MR DIY’s listing will mark the largest in three years, as the group looks to raise a total of RM1.5bil based on an issue price of RM1.60 per share.

This implies a market capitalisation of RM10bil. The public issue will entail 188.4 million new shares.

TA Securities in a research report forecasts that MR DIY will see a decline in earnings by 18% to RM260.4mil in financial year 2020 due to the negative impact from the MCO and temporary closure of selected stores from March until May this year.
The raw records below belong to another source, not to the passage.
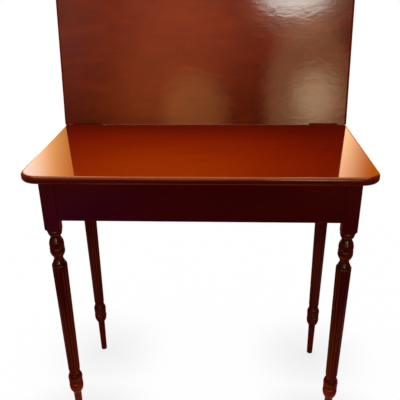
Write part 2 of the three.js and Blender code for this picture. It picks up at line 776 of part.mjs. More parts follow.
// The frame
const frame = new THREE.Group();
addCorner(frame, 'front_left', -legX, legFrontY, 0);
addCorner(frame, 'front_right', legX, legFrontY, 1);
addCorner(frame, 'rear_right', legX, legRearY, 2);
addCorner(frame, 'rear_left', -legX, legRearY, 3);
addAprons(frame);
addWell(frame);
addFelt(frame);
addPivotBoard(frame);

// The swivelling top: the lower leaf, its pivot and the lower half of each hinge
const swivel = new THREE.Group();
addPivot(swivel);
const lowerSide = new THREE.Group();
lowerSide.position.set(0, hingeY, hingeZ);
addPiece(lowerSide, 'lower_leaf', lowerLeaf(), 'leafVeneer');

// The upper leaf lies over the lower one when it is turned half round, face to face, and
// swings up and back from there about the hinge axis
const upperSwing = new THREE.Group();
upperSwing.position.set(0, hingeY, hingeZ);
upperSwing.rotation.x = -restOpening;
const upperSide = new THREE.Group();
upperSide.rotation.y = Math.PI;
addPiece(upperSide, 'upper_leaf', leafSolid(), 'leafVeneer');

// Hinges: the odd half on the lower leaf, the even half on the upper one, and the pin
['left', 'right'].forEach((side, i) => {
  const x = hingeCentres[i];
  addPiece(lowerSide, `hinge_${side}_lower_plate`, hingeHalf(true), 'brass').position.x = x;
  addHingeScrews(lowerSide, side, 'lower', x);
  const pin = bar(hingePinRadius, x - hingeLength / 2, x + hingeLength / 2, pinSides);
  addPiece(lowerSide, `hinge_${side}_pin`, pin.rotateY(Math.PI / 2), 'brass');
  addPiece(upperSide, `hinge_${side}_upper_plate`, hingeHalf(false), 'brass').position.x = -x;
  addHingeScrews(upperSide, side, 'upper', -x);
});
upperSwing.add(upperSide);
swivel.add(lowerSide, upperSwing);

const table = new THREE.Group();
table.add(frame, swivel);

export default table;
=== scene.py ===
import math

import bmesh
import bpy
from mathutils import Matrix, Vector, noise


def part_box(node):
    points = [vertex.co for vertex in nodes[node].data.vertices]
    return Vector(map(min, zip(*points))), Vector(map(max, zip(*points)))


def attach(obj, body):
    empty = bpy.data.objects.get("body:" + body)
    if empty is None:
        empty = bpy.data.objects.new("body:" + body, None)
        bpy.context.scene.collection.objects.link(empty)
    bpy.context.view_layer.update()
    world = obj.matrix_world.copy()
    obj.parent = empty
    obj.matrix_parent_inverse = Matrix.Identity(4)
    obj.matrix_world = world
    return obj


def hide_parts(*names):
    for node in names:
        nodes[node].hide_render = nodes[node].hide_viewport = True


# A fold-over card table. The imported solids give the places; this script dresses them.
# Sizes in the dictionaries are in millimetres unless a note says otherwise.
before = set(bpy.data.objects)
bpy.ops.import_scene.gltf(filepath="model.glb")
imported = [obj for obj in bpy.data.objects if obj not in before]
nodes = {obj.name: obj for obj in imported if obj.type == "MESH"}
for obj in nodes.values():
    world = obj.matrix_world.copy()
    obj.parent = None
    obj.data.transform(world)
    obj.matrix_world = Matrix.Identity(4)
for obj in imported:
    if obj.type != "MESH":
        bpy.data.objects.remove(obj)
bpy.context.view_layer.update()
mm = 0.001
tiny = 1e-6  # a length below which two points are one
noise.seed_set(1)  # unseeded, the nap would follow the clock
print("frame loaded")


# Small helpers

def feed(tree, node, values):
    # sets a node's inputs by name or number; a value that is a socket becomes a link
    for socket, value in values.items():
        if isinstance(value, bpy.types.NodeSocket):
            tree.links.new(value, node.inputs[socket])
        else:
            node.inputs[socket].default_value = value


def addNode(tree, kind, values=None, **settings):
    # one node with its settings and its inputs
    made = tree.nodes.new(kind)
    for name, value in settings.items():
        setattr(made, name, value)
    feed(tree, made, values or {})
    return made


def emptyTree(owner):
    # the node tree of a world or a material, with nothing in it
    owner.use_nodes = True
    owner.node_tree.nodes.clear()
    return owner.node_tree


def nearness(tree, place, centre, reach, flat):
    # 1 round a centre, from the flat share of the reach on falling softly to 0 at the reach
    away = addNode(tree, "ShaderNodeVectorMath", {0: place, 1: centre}, operation="SUBTRACT")
    away = addNode(tree, "ShaderNodeVectorMath", {0: away.outputs[0], 1: reach}, operation="DIVIDE")
    away = addNode(tree, "ShaderNodeVectorMath", {0: away.outputs[0]}, operation="LENGTH")
    return addNode(tree, "ShaderNodeMapRange", {"Value": away.outputs["Value"], "From Min": flat,
                                                "To Min": 1.0, "To Max": 0.0},
                   interpolation_type="SMOOTHSTEP").outputs[0]


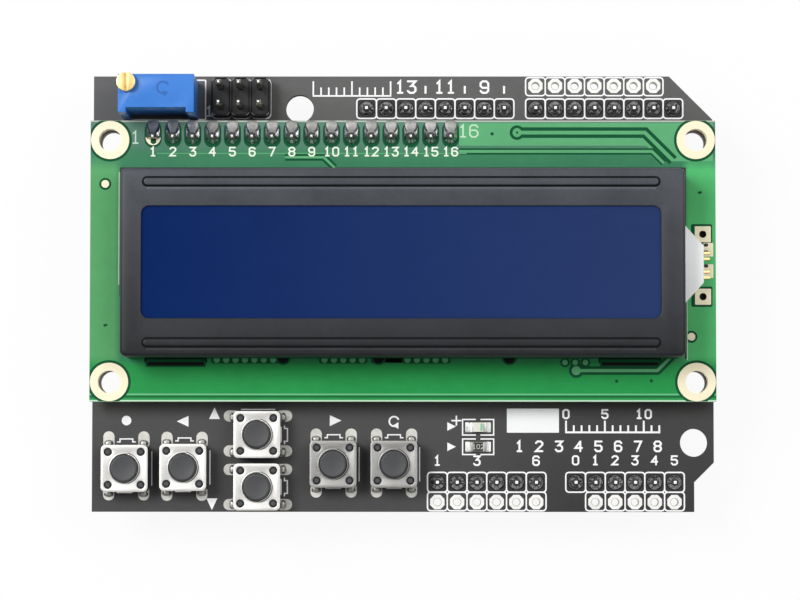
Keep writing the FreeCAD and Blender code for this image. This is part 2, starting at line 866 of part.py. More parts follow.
def save_switches():
    """Writes each switch's housing, cover, button and dome, and all the legs together."""
    pieces = [
        ("base", switch_base()),
        ("cover", switch_cover()),
        ("button", switch_button()),
        ("dome", switch_dome()),
    ]
    for place in switch_places:
        for piece, shape in pieces:
            save(place[0] + "_" + piece, at_switch(shape, place))
    save("switch_legs", all_legs())


def save_headers():
    """Writes the strips and pins of every header."""
    low_strip_z = (header_strip_low, shield_bottom)
    save("digital_high_strip", strip(digital_high_x, digital_row, strip_depth, low_strip_z, [digital_row]))
    save("digital_low_strip", strip(digital_low_x, digital_row, strip_depth, low_strip_z, [digital_row]))
    save("power_strip", strip(power_x, analog_row, strip_depth, low_strip_z, [analog_row]))
    save("analog_strip", strip(analog_x, analog_row, strip_depth, low_strip_z, [analog_row]))
    save("shield_pins", pins_at(shield_pin_places(), shield_top + soldered_pin_reach, 0))

    icsp_z = (shield_top, shield_top + strip_height)
    icsp_middle = (icsp_y[0] + icsp_y[-1]) / 2
    icsp_depth = strip_depth + (icsp_rows - 1) * pin_pitch
    save("icsp_strip", strip(icsp_x, icsp_middle, icsp_depth, icsp_z, icsp_y))
    under_shield = shield_bottom - soldered_pin_reach
    save("icsp_pins", pins_at(icsp_places(), under_shield, icsp_z[1] + icsp_pin_reach))

    display_strip_z = (shield_top, display_bottom)
    save("display_strip", plain_strip(display_x, display_row, strip_depth, display_strip_z))
    display_places = [(x, display_row) for x in display_x]
    save("display_pins", pins_at(display_places, under_shield, display_top + soldered_pin_reach))
    save("solder_joints", solder_joints())


def save_display():
    """Writes the display module's own pieces."""
    save("display_board", display_board())
    save("display_bezel", display_bezel())
    save("front_polariser", sheet_layer(film_length, film_depth, front_film_z))
    save("upper_glass", sheet_layer(glass_length, upper_glass_depth, upper_glass_z))
    save("lower_glass", sheet_layer(glass_length, lower_glass_depth, lower_glass_z))
    save("rear_polariser", sheet_layer(film_length, film_depth, rear_film_z))
    save("diffuser_film", sheet_layer(film_length, film_depth, diffuser_z))
    save("zebra_strips", zebra_strips())
    save("light_guide", light_guide())
    save("backlight_lamp", backlight_led())
    save("controller_blobs", controller_blobs())
    save("display_resistors", display_resistors())


def save_shield():
    """Writes the shield board and the parts soldered to it."""
    save("shield_board", shield_board())
    save("power_lamp", power_lamp())
    save("lamp_resistor", lamp_resistor())
    save("ladder_resistors", ladder_resistors())
    save("backlight_transistor", backlight_transistor())
    save("trimmer_body", trimmer_body())
    save("trimmer_screw", trimmer_screw())
    save("trimmer_leads", trimmer_leads())


os.makedirs("parts", exist_ok=True)
save_shield()
save_headers()
save_display()
save_switches()
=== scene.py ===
import math

import bmesh
import bpy
from mathutils import Matrix, Vector, noise


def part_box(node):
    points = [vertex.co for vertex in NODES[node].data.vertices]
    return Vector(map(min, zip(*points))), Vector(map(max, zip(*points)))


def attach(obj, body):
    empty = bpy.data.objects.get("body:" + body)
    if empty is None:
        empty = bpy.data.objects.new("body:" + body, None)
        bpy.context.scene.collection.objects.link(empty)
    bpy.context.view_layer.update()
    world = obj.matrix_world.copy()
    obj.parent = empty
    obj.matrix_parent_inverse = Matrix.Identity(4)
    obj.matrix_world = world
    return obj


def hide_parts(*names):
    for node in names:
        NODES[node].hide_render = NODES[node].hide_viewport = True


bl_info = {
    "name": "Keypad display shield",
    "version": (1, 0, 0),
    "blender": (4, 5, 0),
    "location": "3D View > Sidebar > Shield",
    "description": "Dresses the packed display and keypad board with its finishes and fine parts",
    "category": "Object",
}

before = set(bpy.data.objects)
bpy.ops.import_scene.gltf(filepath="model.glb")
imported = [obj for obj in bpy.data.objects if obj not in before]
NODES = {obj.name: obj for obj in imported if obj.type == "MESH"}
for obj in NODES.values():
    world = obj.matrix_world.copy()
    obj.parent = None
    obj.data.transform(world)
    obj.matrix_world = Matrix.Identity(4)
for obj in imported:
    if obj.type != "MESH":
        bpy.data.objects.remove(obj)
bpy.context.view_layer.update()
MM = 0.001


# ---------------------------------------------------------------- measures taken from the frame


def span(node):
    """Lowest and highest corner of a CAD node, in millimetres."""
    low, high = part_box(node)
    return low / MM, high / MM


def middle_of(node):
    low, high = span(node)
    return (low + high) / 2


def merged(node):
    """A copy of a CAD node's mesh in millimetres, with its corners joined."""
    bm = bmesh.new()
    bm.from_mesh(NODES[node].data)
    bmesh.ops.scale(bm, vec=(1 / MM,) * 3, verts=bm.verts)
    bmesh.ops.remove_doubles(bm, verts=bm.verts, dist=0.002)
    return bm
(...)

However, the group’s earnings are expected to spike 66.5% and 22.2% in FY21 and FY22 to RM433.5mil and RM529.6mil, respectively, on the back of new stores expansion.

“At IPO price of RM1.60 per share, MR DIY is priced at a trailing price-earnings ratio of 31.6 times calendar year (CY) 2019 earnings.

“We value the company at 25 times CY2021 earnings per share, arriving at a fair value of RM1.73 per share, ” said TA Securities.

As of Sept 6,2020, MR DIY has 674 stores and an estimated market share of 29%.

The group has been growing its store network at a compounded annual growth rate (CAGR) of 34.4% between 2016 to 2019, from 244 units in 2016 to 593 units in 2019, spanning across Peninsular Malaysia, East Malaysia and Brunei.

It was previously reported that MR DIY will be adding some 307 stores over the next two years across all of its different brands – MR DIY, MR Toy and MR Dollar.